We know that their indifference curve through a must lie within the white area between the better and worse bundle areas. Thus, if we observe a large number of choices, we can determine the shape of their indifference curves, which summarize their preferences.

Question 104

One of the clearest and most important results from consumer theory is that the substitution effect is negative: The Law of Demand holds for compensated demand curves. This result stems from utility maximization, given that indifference curves are convex to the origin. The theory of revealed preference provides an alternative justification without appealing to unobservable indifference curves or utility functions. Suppose that a consumer is indifferent between bundle a, which consists of Ma music tracks, and Ca candy bars,, and bundle b with Mb music tracks and Cb candy bars. That is, the bundles are on the same indifference curve. The price of candy bars, C, remains fixed at pc, but the price of songs changes. We observe that when the price for M is pma, the consumer chooses bundle a - that is, a is revealed to be preferred to b. Similarly, when the price is pmb, he chooses b over a. Continue the reasoning.

Answer 104

Because the consumer is indifferent between the two bundles, the cost of the chosen bundle must be less than or equal to that of the other bundle.
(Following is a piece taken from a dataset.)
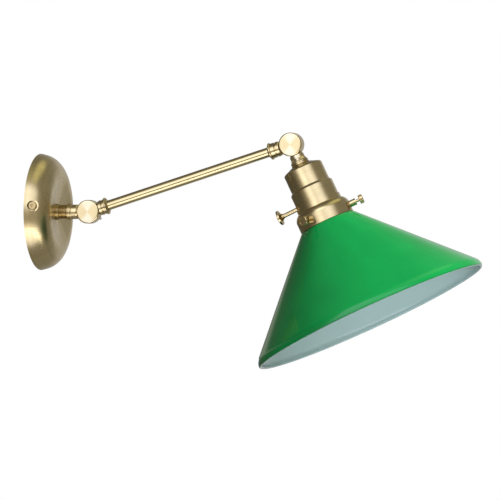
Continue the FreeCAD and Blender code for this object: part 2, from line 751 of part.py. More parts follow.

Thus, if he chooses a when the price is pma, then 
pmaMa + pcCa ≤ pmaMb + pcCb or
pma(Ma-Mb) + pc(Ca-Cb) ≤ 0
And if he chooses b when the price is pmb, then 
pmbMb + pcCb ≤ pmbMa + pcCa
or 
pmb(Mb-Ma) + pc(Cb-Ca) ≤ 0 
Adding the two equations we learn that
(pma-pmb)(Ma-Mb) ≤ 0

Question 105

In reference to revealed preference, what does the equation (pma-pmb)(Ma-Mb) ≤ 0 show and what does it allow us to do?

Answer 105

That the product of the difference in prices times the difference in quantities of music purchased is nonpositive. That result can be true only if the price and quantity move in opposite directions: When the price rises, the quantity falls. Thus, we are able to derive the substitution effect result without using utility functions or making any assumptions about the curvature of indifference curves.